Su tiempo ya había pasado, los años de esplendor quedaban lejos, perdidos en la memoria de la fértil Vega de Almería. El Cortijo Grande, que en otra época estuvo rodeado de árboles y palmeras, que llegó a cultivar hermosas plantaciones de panizo, cebada, remolacha y alfalfa, se fue quedando vacío, varado entre las vías del ferrocarril y las cortijás que sobrevivieron al avance irremediable de la ciudad. A comienzos de los años setenta sus campos se quedaron yermos y en los establos ya no había olor a estiércol ni se respiraba el aroma cálido de las vacas. Los árboles se fueron secando y las flores de los jardines se marchitaron en medio de tanta soledad. Las boqueras se llenaron de broza y el lugar se quedó desierto y se convirtió en un territorio de paso para los vecinos del Zapillo que cruzaban por aquellos arrabales para ir al barrio de Los Molinos a comprar la carne de los Díaz. Las mujeres, cuando pasaban delante de las tapias del cortijo, se santiguaban delante de una pequeña Virgen que encerrada en una hornacina de cristal bendecía aquellos parajes en los buenos tiempos. Los caminantes solían detenerse unos segundos ante la imagen para rezar en voz baja y pedirle alguna ayuda
Allí estaba, destacando en medio de los cortijos y de los huertos, el edificio que fue mansión de los Padres Jesuitas. En 1941, cuando la casa-convento fue bendecida e inaugurada como residencia de San Ignacio, destinada al retiro espiritual, los caminos que llegaban al Cortijo Grande se llenaban de gente cada vez que había ejercicios espirituales y la presencia constante de las monjas y de los jesuitas le dio un aire de ciudad a aquel paraje rural perdido en medio de la Vega. El primer coche que vieron circular por el camino que venía de la Ciudad Jardín fue el del médico Carlos Palanca cuando iba a la mansión de los jesuitas. Entonces rondaba la juventud por aquellos lugares, los grupos de muchachos y muchachas que acudían a fortalecer su alma, y que se mezclaban con los vegueros que cultivaban las tierras y cuidaban del ganado que les daba la carne y la leche. Cada dos semanas, la casa recibía a grupos de veinte jóvenes que durante cinco días quedaban alojados en sus habitaciones en régimen de internado.
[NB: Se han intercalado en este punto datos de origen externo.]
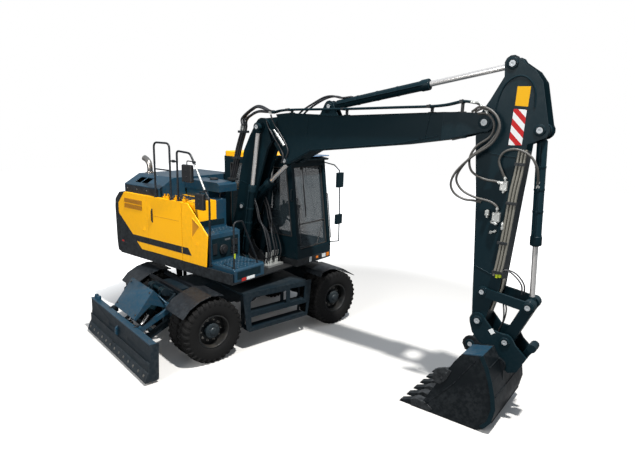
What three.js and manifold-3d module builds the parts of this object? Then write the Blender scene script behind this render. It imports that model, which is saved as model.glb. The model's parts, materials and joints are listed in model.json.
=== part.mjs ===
// Wheeled excavator with a two-piece boom, rear dozer blade, twin tyres and a quick coupler.
// Millimetres, +Z up. The origin is on the ground under the slewing axis, +X runs along the boom
// and +Y is the operator's left. The chassis stands turned under the upper structure by swingAngle.

import * as THREE from "three";
import { mergeVertices } from "three/addons/utils/BufferGeometryUtils.js";
import Module from "manifold-3d";

const wasm = await Module();
wasm.setup();

// ---------------------------------------------------------------- driving dimensions

const swingAngle = THREE.MathUtils.degToRad(78.6);
const seat = 0.3; // gap left between two pieces that rest on each other
const pivotGap = 0.5; // side play of a hinged eye between its ears

// Running gear, in the chassis frame: +x is the steering end.
const wheelbase = 2600;
const tyreRadius = 515;
const tyreHalfWidth = 137;
const innerTyreY = 770;
const twinSpacing = 320;
const rimRadius = 254;
const rimWall = 14;
const wheelSides = 20;
const kingpinY = 500;
const axleRadius = 95;
const hubFaceY = 590;
const frameHalfWidth = 330;
const frameBottomZ = 650;
const frameTopZ = 1000;
const frameHalfLength = wheelbase / 2 + 260;
const slewRingRadius = 600;
const slewRingBottomZ = 1160;
const deckZ = 1235;

// Dozer blade at the rear of the chassis.
// The blade's outlines are drawn for a frame that ends at bladeMountX, and move with the frame's end.
const bladeMountX = -1560;
const bladeOffset = -frameHalfLength - bladeMountX;
const bladeHalfWidth = 1245;
const bladeTopZ = 610;
const bladeClearance = 40;
const bladeArmY = 405;
const bladeArmWidth = 65;
const bladeArmReach = { x: -500, z: -230 };
const bladeLowerPin = { x: -1700, z: 530 };
const bladeLinkRise = 280;
const bladeLinkY = 540;
const bladeLinkWidth = 50;
const bladeCylinderY = 200;
const bladeBarrelPin = { x: -1660, z: 980 };
const bladeRodPin = { x: -2100, z: 420 };

// Upper structure.
const bodyHalfWidth = 1245;
const panelThickness = 20;
const skirtTopZ = 1410;
const bodyTopZ = 2410;
const tailX = -2350;
const counterweightFrontX = -1990;
const panelRearX = -1985;
const doorRearX = -1090;
const doorFrontX = -148;
const leftDoorRearX = -1395;
const panelGap = 6;
const cabRearX = -730;
const cabFrontX = 1130;
const cabTopFrontX = 930;
const cabInnerY = 262;
const cabFloorZ = 1361;
const cabTopZ = 3080;
const cabWall = 50;
const cabDoorRearX = -250;
const cabDoorGap = 5;

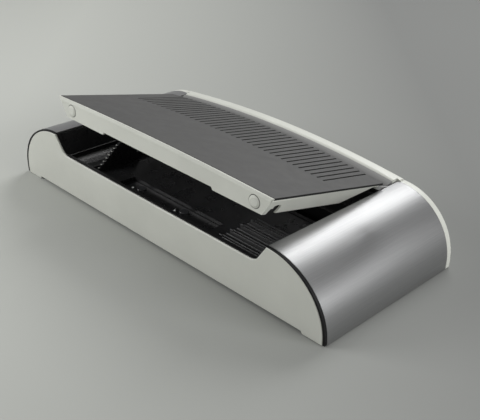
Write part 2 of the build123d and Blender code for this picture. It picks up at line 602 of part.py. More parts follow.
# ---------------------------------------------------------------- heater
PLATE_BOTTOM = SLOT_FLOOR - PLATE_THICKNESS
PLATE_FRONT = SLOT_FRONT + GAP
PLATE_REAR = SLOT_REAR - GAP
with BuildPart() as heating_plate:
    edge_top = SLOT_FLOOR + PLATE_EDGE
    with BuildSketch(at_x(-SLOT_LENGTH / 2 + GAP)):
        outline([(PLATE_FRONT, PLATE_BOTTOM), (PLATE_REAR, PLATE_BOTTOM), (PLATE_REAR, edge_top),
                 (PLATE_REAR - PLATE_EDGE, edge_top), (PLATE_REAR - PLATE_EDGE - 2, SLOT_FLOOR),
                 (PLATE_FRONT + PLATE_EDGE + 2, SLOT_FLOOR), (PLATE_FRONT + PLATE_EDGE, edge_top),
                 (PLATE_FRONT, edge_top)])
    extrude(amount=SLOT_LENGTH - 2 * GAP)

ELEMENT_THICKNESS = 1.2
INSULATOR_THICKNESS = 2.2
TAB_YS = (SLOT_FRONT + 10.0, SLOT_FRONT + 18.0)
TAB_END = -SLOT_LENGTH / 2 - SLOT_WALL - 4.0
with BuildPart() as heater_element:
    element_bottom = PLATE_BOTTOM - ELEMENT_THICKNESS
    block((-SLOT_LENGTH / 2 + 5, SLOT_LENGTH / 2 - 5), (PLATE_FRONT + 3, PLATE_REAR - 3),
          (element_bottom, PLATE_BOTTOM))
    for tab_y in TAB_YS:
        block((TAB_END, 0), (tab_y - 2, tab_y + 2), (element_bottom, PLATE_BOTTOM))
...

Cuando la residencia de los curas se quedó vacía, a finales de los años sesenta, la vida de aquellas cortijás también tenía sus horas contadas. En enero de 1970 utilizaron el convento como albergue para familias que habían resultado damnificadas en las últimas inundaciones, pero unas semanas después, el caserón se quedó abandonado para siempre. La imagen de un crucifijo derrumbado sobre la puerta y el ruido de las ventanas que se abrían y cerraban empujadas por el viento, le dieron un aire siniestro que alimentó de leyendas la imaginación de los niños que se internaban por aquel lugar en busca de aventuras. Los vegueros, para espantar a las pandillas, aseguraban que dentro de la finca había un cementerio y que los espíritus de los curas vagaban todavía por los pasillos buscando almas inocentes para reencarnarse.
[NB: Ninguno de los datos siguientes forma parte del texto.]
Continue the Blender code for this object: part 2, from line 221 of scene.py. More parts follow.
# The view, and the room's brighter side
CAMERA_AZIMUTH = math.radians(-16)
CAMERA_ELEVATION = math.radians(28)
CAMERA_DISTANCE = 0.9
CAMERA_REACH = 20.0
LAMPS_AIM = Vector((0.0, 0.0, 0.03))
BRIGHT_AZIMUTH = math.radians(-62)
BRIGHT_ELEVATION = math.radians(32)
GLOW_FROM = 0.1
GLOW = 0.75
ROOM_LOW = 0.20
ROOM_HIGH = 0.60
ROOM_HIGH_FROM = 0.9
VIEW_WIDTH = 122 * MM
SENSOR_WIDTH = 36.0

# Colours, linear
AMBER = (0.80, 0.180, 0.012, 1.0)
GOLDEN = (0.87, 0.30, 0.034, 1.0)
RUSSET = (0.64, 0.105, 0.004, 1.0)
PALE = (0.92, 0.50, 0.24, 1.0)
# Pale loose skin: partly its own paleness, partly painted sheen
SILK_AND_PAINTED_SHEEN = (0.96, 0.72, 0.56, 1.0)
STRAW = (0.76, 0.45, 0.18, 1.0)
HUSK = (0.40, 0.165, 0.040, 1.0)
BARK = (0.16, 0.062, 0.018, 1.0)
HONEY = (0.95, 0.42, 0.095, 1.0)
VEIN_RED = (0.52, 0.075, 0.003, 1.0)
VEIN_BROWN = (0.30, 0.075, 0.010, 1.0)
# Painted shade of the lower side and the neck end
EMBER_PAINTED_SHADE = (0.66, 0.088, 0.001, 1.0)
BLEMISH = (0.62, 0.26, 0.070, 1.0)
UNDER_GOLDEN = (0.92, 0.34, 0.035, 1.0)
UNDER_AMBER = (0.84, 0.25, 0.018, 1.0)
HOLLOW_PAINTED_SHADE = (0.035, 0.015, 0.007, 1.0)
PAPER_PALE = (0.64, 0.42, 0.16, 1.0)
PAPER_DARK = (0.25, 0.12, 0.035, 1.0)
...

El Cortijo Grande se convirtió entonces en un territorio aislado, en un lugar de paso que se llenaba de sombras y de miedos a medida que iba cayendo la noche. Impresionaba pasar por allí, delante de la vieja tapia venida a menos donde no quedaba más rastro de vida que la presencia de la figura de la Virgen refugiada en su polvorienta hornacina. En aquel mundo de sombras la silueta de la Casa de los Jesuitas parecía un fantasma en medio del páramo. Sobresalía como un gigante derrotado entre los cortijos solitarios, con su fachada mugrienta y llena de humedad, abierta por un ejército de ventanucos que se abrían y cerraban a capricho del viento. Arriba, en la azotea, una enorme cruz de escayola, rodeada de crucifijos de madera, le daba a la casa un aspecto más siniestro.
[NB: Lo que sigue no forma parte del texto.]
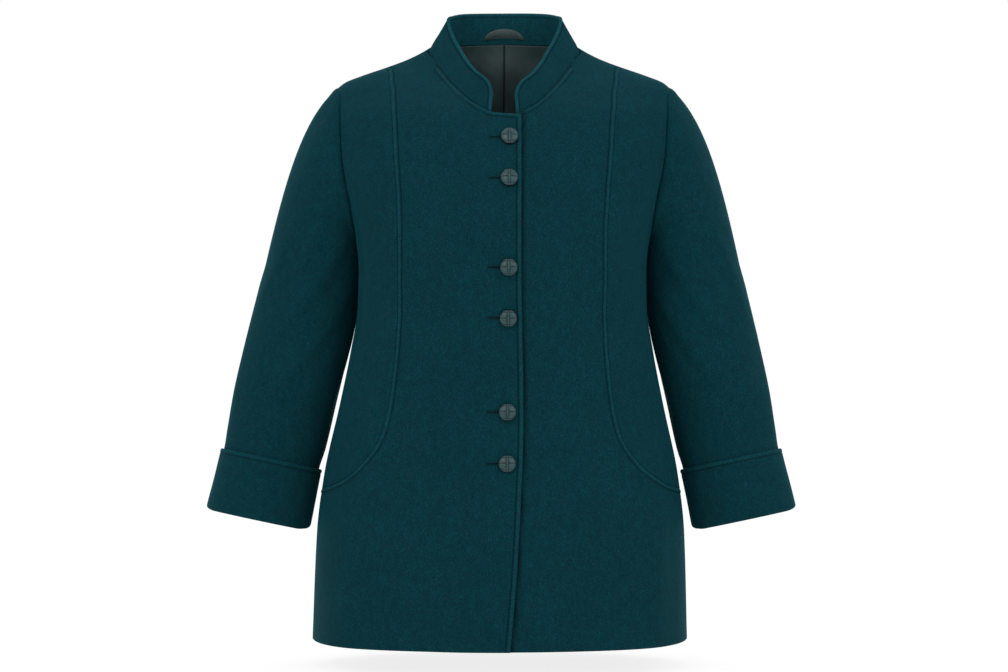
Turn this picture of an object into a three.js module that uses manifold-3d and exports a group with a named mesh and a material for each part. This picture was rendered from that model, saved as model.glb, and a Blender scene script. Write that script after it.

En las noches oscuras, cuando el viento soplaba con fuerza, eran pocos los que se atrevían a internarse por allí. La falta de luz y los ruidos que parecían salir de las mismas entrañas del convento abandonado, convertían este rincón en un camino poco recomendable. Del Cortijo Grande sólo fue quedando el nombre. Los huertos se secaron como las acequias que lo rodeaban, y sin agua, sin gente, sin árboles, sin siembras, sin frutas, sin vacas y sin leche, los aromas de la Vega desaparecieron. Ya no hubo más primaveras en el cortijo, ni más señales de vida que la de los niños del Tagarete que cruzaban los viejos bancales corriendo campo a través, y los ruidos que llegaban a lo lejos de la fábrica de la Celulosa, que llenaba de humos y malos olores toda la Vega.